On the very first drive of the game, Chase Garbers was already 3-4, and his only incompletion was a dropped pass. Unfortunately, that drop came on 3rd and 3 from the ASU 45, and Justin Wilcox sent out the punting unit. If Chase Garbers’ recent performance against Ole Miss and early start were at all real, going for it on 4th and 3 from that spot on the field is a clear call. You go for it.

Cal gained 25 net yards on the punt after a decent return by the Devils, and ASU scored a touchdown on the drive anyway. Cal’s lack of gumption was quickly and rightly punished by the football gods, and a potential scoring chance in a game where one scoring chance could be the difference was given away for nothing.

Big Picture

When I say that this was coming, what I mean is that:

  1. Cal was lucky to be 4-0. They were 3-0 in close, 1 score games, and unless they started playing better it was inevitable that they were going to come out on the wrong end of one of these games.
  2. All of the advanced stats agreed that Cal was more like the 45th best team in the country, not the 15th best. A regression was inevitable.
  3. And why did the advanced stats not love us? For a few reasons, but one reason is that the defense was giving up a ton of yards but comparatively few points.
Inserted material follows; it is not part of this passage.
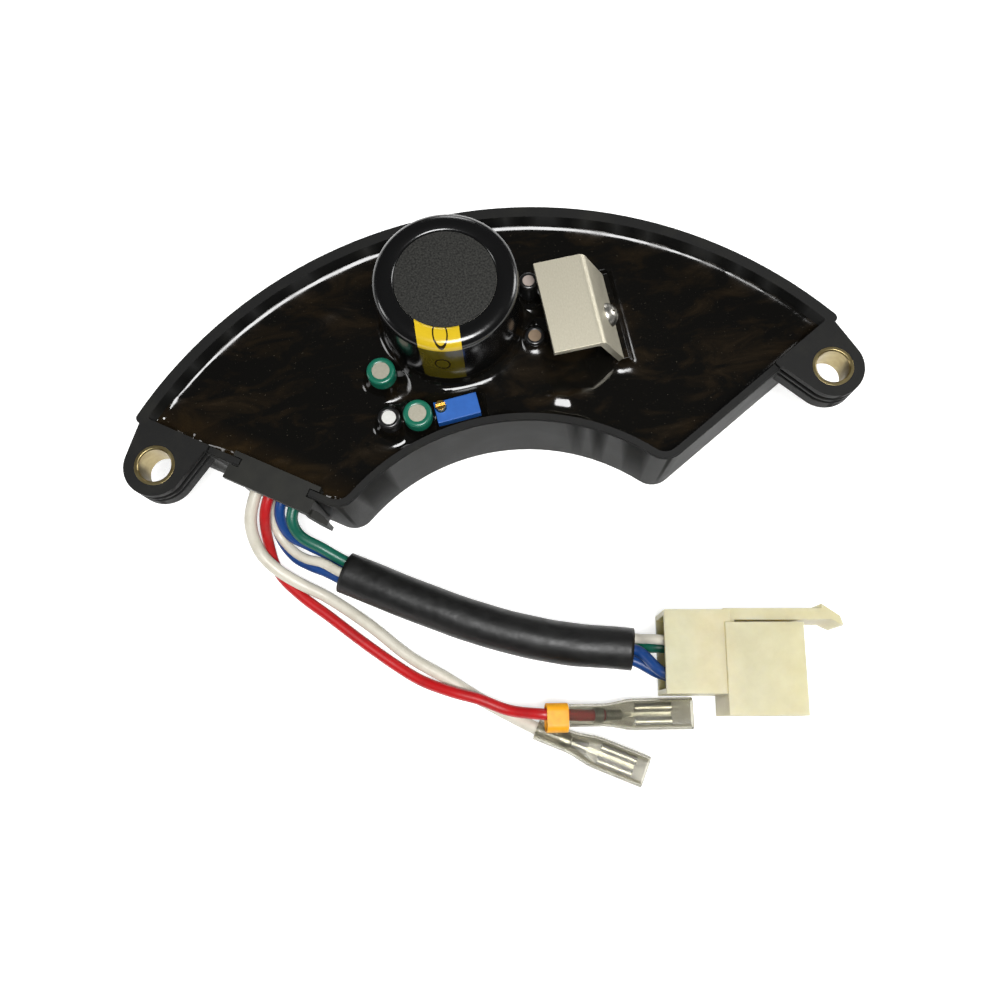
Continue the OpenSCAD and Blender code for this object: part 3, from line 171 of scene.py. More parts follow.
def lay_wire(name, node, diameter, material, route):
    """A wire along its route in millimetres, in the place of its solid."""
    curve = bpy.data.curves.new(name, "CURVE")
    curve.dimensions = "3D"
    curve.resolution_u = 8
    curve.bevel_depth = diameter / 2000
    curve.bevel_resolution = 6
    curve.use_fill_caps = True
    spline = curve.splines.new("BEZIER")
    spline.bezier_points.add(len(route) - 1)
    points = [Vector(point) / 1000 for point in route]
    for knot, before, here, after in zip(spline.bezier_points, points[:1] + points, points, points[1:] + points[-1:]):
        knot.co = here
        knot.handle_left_type = knot.handle_right_type = "FREE"
        way = (after - before).normalized()
        for end, other, sense in (("left", before, -1), ("right", after, 1)):
            arm = way * sense * (other - here).length / 3
            # no arm climbs or dips past its neighbour, so no bend sinks into the table
            rise = other.z - here.z
            arm.z = min(max(arm.z, min(rise, 0)), max(rise, 0))
            setattr(knot, "handle_" + end, here + arm)
    wire = bpy.data.objects.new(name, curve)
    scene.collection.objects.link(wire)
    curve.materials.append(material)
    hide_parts(node)
    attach(wire, "regulator")
    return wire


pvc_white = insulation("pvc_ivory", "#d6d1c2", "#bdb6a2")
pvc_red = insulation("pvc_red", "#bd1418", "#9c0f12")
pvc_blue = insulation("pvc_blue", "#0f3f80", "#0c3268")
pvc_green = insulation("pvc_green", "#005c49", "#004a3a")

white_power = lay_wire("white_power_lead", "wire_white_power", 2.8, pvc_white, [
    (-52.7, -1.8, 13), (-55.1, -5.7, 13), (-57.8, -12.2, 10.3), (-57.2, -18.4, 6.7), (-54.2, -22.7, 4.8),
    (-49.6, -26.5, 3.6), (-43.9, -30.3, 1.6), (-35, -38.1, 1.5), (-26.7, -46.6, 1.5), (-19.2, -52.4, 1.5),
    (-12.4, -58, 1.5), (-5, -63.4, 1.9), (-0.8, -66.2, 2.8), (6.2, -70.2, 2.5),
])
red_power = lay_wire("red_power_lead", "wire_red_power", 2.5, pvc_red, [
    (-50, -3.4, 13), (-52.4, -7.3, 13), (-54.4, -11.4, 10.6), (-55.5, -16.8, 4.4), (-54.5, -22.9, 1.3),
    (-49.9, -29, 1.3), (-44, -34.7, 1.3), (-37, -41.6, 1.3), (-29.8, -48.2, 1.3), (-24.6, -52.3, 2),
    (-18, -55.8, 4.1), (-12.4, -58.2, 4.7), (-6.2, -61.5, 5), (0.9, -63.4, 7.2), (4, -63.8, 6.85),
    (8.4, -64.7, 5.7), (14.3, -65.5, 4.1),
])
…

Of course, there are the rare teams that win all their coin flip games. If Chase Garbers doesn’t land on his throwing shoulder, Cal might well be 5-0, still sitting at 15th, celebrating a thrilling, fan-base rebuilding win on Friday night and contemplating what an upset win over Oregon would mean.

But now, everything has changed. The loss of Garbers may end up proving more consequential than the loss of the game itself, and the rest of the season may well rely upon Devon Modster and his ability to step up as Cal’s new starting quarterback.

Coming in cold to face ASU’s defense is rough. Getting your first start of the season against Oregon in Eugene, in a year when the Ducks are Pac-12 favorites and carry a top 10 passing defense into the game . . . well, that’s cruel and unusual. This is a trial by fire, and I don’t think I’ve been as pessimistic about a Cal game in at least two years. Vegas certainly thinks that pessimism is warranted.

Beyond Oregon, the fear is that Cal’s defense doesn’t return to their 2018 levels of performance, and Cal’s offense under Modster and a beat up offensive line returns to 2018-or-worse levels of production. If that worst-case scenario comes to pass, there is no easy win left on the schedule, and a few games that start to look downright daunting.

It’s hard to speculate right now, because we have so little data on how a Modster-led offense might perform.

All I really know? Football is a cruel game.